** Begin SOURCE DATA **
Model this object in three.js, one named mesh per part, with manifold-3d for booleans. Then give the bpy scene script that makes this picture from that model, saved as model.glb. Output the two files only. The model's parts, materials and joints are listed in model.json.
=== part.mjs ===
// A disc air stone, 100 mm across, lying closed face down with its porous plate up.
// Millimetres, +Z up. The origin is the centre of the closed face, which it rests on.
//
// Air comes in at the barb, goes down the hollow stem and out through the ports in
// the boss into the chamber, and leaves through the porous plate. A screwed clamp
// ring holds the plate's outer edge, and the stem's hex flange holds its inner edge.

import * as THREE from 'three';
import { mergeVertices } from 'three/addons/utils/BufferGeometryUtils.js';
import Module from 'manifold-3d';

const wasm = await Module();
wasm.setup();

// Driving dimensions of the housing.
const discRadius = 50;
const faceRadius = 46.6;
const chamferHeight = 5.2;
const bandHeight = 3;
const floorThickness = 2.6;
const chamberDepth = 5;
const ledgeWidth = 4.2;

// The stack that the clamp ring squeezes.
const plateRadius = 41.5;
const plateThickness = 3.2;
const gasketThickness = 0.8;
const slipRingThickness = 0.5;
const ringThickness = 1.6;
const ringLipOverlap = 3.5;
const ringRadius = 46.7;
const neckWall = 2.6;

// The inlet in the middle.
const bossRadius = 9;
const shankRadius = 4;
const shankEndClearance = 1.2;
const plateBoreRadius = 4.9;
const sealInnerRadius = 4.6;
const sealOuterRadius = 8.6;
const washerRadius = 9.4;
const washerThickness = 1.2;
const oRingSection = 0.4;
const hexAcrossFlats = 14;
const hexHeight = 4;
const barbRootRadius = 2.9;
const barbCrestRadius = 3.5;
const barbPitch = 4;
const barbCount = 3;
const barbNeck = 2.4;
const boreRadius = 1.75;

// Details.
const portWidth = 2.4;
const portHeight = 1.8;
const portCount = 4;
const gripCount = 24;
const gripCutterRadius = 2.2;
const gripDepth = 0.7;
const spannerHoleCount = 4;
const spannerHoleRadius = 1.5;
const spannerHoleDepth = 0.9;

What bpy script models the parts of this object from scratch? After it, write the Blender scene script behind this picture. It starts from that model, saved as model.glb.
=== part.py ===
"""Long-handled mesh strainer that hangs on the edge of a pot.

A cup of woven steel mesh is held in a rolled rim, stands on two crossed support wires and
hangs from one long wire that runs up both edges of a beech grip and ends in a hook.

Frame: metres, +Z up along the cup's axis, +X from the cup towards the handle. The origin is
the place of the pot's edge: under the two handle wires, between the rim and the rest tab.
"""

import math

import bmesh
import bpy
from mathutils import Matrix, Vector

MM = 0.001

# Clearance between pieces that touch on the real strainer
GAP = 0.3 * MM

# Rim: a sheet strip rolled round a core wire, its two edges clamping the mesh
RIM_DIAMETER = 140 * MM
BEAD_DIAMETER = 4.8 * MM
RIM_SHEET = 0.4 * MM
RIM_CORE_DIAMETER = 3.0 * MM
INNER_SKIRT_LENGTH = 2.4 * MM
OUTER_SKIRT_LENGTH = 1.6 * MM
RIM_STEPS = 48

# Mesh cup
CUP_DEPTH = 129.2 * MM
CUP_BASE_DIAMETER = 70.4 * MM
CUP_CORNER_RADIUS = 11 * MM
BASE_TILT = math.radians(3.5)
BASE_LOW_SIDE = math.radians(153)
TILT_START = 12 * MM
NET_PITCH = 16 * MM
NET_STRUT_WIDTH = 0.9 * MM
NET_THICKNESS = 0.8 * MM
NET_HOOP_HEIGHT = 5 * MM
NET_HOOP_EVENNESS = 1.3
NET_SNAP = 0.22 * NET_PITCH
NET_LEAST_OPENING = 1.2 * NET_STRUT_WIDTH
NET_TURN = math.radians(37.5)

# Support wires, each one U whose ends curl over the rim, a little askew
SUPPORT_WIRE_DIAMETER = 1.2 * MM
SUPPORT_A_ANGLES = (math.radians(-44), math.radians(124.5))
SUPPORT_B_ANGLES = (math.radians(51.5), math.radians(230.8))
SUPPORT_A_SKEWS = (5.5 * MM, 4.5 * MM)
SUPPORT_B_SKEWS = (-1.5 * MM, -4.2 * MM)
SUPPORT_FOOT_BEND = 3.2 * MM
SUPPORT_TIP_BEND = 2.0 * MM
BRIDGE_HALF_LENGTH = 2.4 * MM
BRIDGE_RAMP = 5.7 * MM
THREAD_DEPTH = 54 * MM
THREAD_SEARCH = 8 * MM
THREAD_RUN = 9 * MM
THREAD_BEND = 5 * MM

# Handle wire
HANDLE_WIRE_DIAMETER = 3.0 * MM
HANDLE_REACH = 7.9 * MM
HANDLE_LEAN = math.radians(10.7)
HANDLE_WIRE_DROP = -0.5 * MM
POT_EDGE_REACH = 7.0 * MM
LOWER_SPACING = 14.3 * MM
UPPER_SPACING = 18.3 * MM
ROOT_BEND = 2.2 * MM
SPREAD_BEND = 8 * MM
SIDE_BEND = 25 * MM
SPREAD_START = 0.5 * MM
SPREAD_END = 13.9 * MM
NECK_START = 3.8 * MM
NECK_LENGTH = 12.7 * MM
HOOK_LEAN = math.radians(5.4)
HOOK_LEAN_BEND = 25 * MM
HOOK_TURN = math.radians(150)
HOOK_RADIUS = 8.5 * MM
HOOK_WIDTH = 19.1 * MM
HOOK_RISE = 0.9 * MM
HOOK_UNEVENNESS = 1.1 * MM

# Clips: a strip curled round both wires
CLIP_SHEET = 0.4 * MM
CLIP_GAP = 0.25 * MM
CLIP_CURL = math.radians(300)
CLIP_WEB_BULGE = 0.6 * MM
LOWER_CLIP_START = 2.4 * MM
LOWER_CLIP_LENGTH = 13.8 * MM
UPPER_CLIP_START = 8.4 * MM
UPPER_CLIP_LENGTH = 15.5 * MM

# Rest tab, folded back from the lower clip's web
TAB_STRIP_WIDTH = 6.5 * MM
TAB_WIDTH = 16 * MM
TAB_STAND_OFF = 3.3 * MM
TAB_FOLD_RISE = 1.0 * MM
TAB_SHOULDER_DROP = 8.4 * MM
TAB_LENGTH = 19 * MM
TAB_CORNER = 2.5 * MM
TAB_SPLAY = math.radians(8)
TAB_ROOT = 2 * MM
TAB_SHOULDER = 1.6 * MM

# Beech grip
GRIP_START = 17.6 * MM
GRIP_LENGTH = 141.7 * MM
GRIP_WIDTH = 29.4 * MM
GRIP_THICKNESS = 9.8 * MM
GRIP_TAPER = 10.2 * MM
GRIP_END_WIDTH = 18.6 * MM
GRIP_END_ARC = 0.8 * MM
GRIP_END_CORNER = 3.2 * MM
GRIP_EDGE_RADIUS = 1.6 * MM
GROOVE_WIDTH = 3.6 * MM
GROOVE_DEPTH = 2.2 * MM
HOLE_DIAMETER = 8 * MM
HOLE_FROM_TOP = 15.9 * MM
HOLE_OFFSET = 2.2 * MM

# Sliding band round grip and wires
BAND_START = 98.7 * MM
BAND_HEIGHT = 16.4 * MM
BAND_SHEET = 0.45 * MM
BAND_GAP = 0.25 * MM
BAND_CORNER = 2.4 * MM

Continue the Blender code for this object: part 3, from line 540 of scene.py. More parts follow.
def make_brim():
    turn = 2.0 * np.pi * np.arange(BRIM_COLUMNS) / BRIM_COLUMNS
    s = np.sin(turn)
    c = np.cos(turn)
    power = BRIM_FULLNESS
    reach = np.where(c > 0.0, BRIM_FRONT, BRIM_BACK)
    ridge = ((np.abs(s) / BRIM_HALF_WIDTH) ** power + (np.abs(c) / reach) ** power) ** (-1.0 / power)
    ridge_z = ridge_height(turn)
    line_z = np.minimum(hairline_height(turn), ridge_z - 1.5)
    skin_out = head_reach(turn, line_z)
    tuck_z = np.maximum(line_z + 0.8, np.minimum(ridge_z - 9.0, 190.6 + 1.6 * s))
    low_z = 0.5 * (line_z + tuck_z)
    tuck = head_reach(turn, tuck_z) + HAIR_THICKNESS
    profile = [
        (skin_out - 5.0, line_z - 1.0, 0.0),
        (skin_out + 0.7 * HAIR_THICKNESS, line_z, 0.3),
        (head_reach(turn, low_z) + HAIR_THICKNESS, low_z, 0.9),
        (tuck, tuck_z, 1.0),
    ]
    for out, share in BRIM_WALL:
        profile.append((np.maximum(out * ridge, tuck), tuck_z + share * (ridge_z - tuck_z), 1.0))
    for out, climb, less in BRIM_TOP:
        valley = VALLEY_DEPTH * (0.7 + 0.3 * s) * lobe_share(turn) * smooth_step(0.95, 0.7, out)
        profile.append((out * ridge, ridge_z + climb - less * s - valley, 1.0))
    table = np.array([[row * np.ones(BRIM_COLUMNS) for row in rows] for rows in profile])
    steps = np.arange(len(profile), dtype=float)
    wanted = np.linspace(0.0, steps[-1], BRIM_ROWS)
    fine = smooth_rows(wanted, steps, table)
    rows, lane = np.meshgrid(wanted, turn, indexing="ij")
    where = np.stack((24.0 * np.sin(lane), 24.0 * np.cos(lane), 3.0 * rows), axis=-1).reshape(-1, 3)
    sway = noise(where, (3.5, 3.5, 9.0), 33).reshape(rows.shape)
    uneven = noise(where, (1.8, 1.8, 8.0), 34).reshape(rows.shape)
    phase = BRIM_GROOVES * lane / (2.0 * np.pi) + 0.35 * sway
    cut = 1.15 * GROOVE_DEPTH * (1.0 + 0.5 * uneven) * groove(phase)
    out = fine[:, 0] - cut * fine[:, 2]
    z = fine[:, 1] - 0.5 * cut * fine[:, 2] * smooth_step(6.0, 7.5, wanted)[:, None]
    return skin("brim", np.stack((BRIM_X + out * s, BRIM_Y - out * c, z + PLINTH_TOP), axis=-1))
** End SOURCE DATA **
Return nothing except the number of lines that include the string "Blender".

2